◆ **WHAT YOU ARE ASKED TO DO**
Return, exactly as written, every line from the first line of the data below through the line that contains "FINE_CUTS = 3".

◆ **COLLECTED DATA**
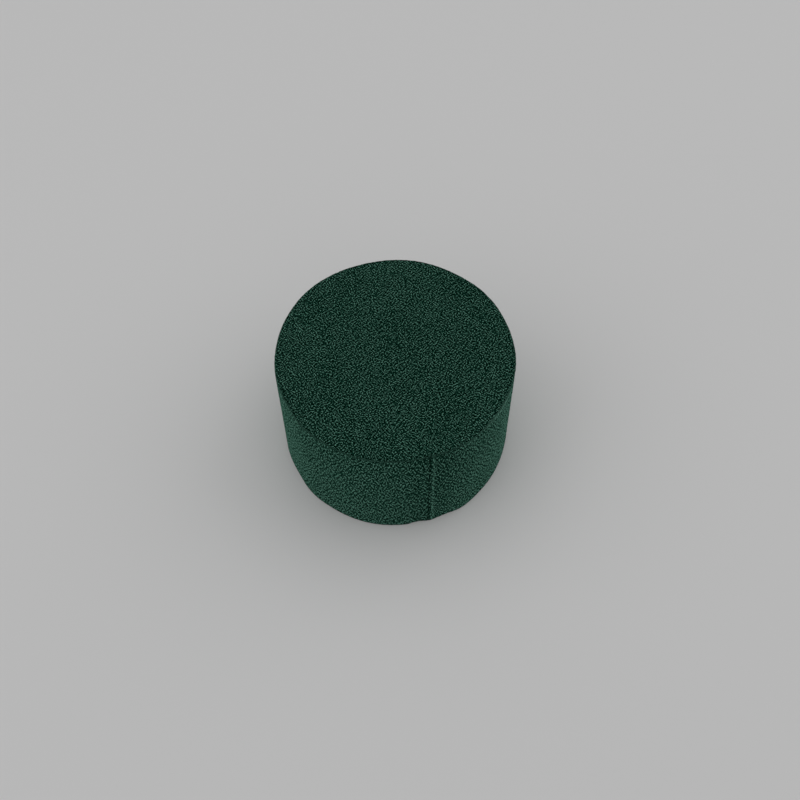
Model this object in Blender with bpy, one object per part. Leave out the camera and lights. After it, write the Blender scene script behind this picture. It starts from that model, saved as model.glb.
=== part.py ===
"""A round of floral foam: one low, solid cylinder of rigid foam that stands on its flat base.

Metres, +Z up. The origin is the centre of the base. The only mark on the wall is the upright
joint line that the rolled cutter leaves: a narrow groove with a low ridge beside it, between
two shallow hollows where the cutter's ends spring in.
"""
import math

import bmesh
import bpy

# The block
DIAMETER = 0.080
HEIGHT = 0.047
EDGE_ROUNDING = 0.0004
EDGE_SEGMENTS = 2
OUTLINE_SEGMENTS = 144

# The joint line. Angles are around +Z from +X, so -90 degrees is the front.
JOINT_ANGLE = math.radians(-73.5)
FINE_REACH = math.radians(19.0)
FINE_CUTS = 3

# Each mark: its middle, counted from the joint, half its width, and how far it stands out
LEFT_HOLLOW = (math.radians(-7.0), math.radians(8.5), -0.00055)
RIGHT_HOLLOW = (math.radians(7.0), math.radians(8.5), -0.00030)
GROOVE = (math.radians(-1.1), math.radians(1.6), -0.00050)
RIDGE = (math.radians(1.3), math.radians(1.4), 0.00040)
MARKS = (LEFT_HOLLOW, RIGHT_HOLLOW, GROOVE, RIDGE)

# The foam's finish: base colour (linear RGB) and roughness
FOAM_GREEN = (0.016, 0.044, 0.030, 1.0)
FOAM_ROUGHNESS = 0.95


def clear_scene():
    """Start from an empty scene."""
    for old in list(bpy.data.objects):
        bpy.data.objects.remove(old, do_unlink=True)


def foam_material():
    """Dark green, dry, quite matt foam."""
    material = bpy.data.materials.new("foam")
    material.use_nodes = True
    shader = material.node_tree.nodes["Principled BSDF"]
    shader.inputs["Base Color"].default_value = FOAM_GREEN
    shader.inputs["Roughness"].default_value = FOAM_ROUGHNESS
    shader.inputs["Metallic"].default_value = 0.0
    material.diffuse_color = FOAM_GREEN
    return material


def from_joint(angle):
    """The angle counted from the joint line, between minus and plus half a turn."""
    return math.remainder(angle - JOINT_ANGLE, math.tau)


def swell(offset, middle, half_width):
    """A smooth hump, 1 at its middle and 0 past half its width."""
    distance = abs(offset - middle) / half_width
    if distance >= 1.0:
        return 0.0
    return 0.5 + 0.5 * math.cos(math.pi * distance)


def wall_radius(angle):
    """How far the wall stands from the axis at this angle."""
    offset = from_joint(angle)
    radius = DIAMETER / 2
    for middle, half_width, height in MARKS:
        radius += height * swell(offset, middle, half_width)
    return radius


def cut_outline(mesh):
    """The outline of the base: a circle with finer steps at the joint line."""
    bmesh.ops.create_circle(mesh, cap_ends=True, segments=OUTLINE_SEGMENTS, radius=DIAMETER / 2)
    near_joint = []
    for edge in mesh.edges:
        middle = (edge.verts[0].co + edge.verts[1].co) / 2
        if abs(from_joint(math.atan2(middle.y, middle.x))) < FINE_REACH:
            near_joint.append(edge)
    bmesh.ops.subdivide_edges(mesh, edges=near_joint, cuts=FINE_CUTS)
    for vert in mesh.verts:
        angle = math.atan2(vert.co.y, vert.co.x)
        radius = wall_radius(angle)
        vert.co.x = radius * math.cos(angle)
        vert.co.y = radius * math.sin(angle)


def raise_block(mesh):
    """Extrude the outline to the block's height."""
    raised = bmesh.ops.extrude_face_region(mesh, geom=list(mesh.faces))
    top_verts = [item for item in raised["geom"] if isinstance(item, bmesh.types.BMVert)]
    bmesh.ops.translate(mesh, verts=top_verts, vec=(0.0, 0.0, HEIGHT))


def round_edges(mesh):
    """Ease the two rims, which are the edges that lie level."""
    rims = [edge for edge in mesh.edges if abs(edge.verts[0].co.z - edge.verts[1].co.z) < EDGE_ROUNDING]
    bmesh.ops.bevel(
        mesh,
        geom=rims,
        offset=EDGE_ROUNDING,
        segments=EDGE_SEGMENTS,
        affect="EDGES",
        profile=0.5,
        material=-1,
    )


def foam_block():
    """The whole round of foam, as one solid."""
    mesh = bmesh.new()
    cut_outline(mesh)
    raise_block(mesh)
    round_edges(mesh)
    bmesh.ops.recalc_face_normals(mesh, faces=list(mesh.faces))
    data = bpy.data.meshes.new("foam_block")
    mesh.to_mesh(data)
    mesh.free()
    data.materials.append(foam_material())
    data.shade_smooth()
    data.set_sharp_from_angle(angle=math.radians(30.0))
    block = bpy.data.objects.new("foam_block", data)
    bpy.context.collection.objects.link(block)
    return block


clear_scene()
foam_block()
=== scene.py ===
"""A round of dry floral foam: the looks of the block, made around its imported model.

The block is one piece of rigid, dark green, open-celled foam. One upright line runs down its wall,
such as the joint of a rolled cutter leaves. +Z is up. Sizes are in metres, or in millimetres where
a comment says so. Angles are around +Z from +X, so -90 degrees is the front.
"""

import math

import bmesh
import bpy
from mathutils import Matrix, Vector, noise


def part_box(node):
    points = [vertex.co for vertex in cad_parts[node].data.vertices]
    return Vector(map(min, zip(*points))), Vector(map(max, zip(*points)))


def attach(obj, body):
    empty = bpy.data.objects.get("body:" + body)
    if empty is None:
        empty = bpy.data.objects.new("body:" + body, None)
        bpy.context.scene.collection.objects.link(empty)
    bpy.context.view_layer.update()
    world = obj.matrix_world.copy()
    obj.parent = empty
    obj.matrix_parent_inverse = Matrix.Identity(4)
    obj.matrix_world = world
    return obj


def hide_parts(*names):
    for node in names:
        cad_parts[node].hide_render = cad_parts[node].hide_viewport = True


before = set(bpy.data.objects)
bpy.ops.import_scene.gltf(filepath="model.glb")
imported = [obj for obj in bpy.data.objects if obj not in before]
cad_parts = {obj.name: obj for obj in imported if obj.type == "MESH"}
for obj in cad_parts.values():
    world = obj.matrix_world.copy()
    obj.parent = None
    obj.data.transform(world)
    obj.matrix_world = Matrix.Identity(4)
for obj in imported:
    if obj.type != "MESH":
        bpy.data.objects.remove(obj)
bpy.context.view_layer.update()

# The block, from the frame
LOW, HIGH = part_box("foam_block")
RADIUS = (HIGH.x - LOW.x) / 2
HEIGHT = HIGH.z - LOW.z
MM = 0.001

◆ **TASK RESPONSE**
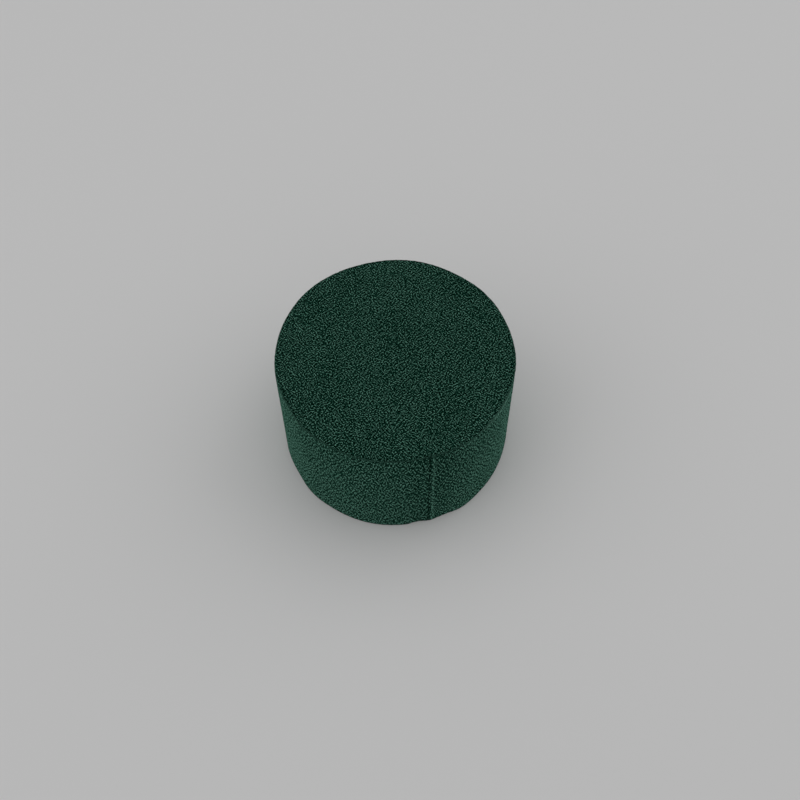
Model this object in Blender with bpy, one object per part. Leave out the camera and lights. After it, write the Blender scene script behind this picture. It starts from that model, saved as model.glb.
=== part.py ===
"""A round of floral foam: one low, solid cylinder of rigid foam that stands on its flat base.

Metres, +Z up. The origin is the centre of the base. The only mark on the wall is the upright
joint line that the rolled cutter leaves: a narrow groove with a low ridge beside it, between
two shallow hollows where the cutter's ends spring in.
"""
import math

import bmesh
import bpy

# The block
DIAMETER = 0.080
HEIGHT = 0.047
EDGE_ROUNDING = 0.0004
EDGE_SEGMENTS = 2
OUTLINE_SEGMENTS = 144

# The joint line. Angles are around +Z from +X, so -90 degrees is the front.
JOINT_ANGLE = math.radians(-73.5)
FINE_REACH = math.radians(19.0)
FINE_CUTS = 3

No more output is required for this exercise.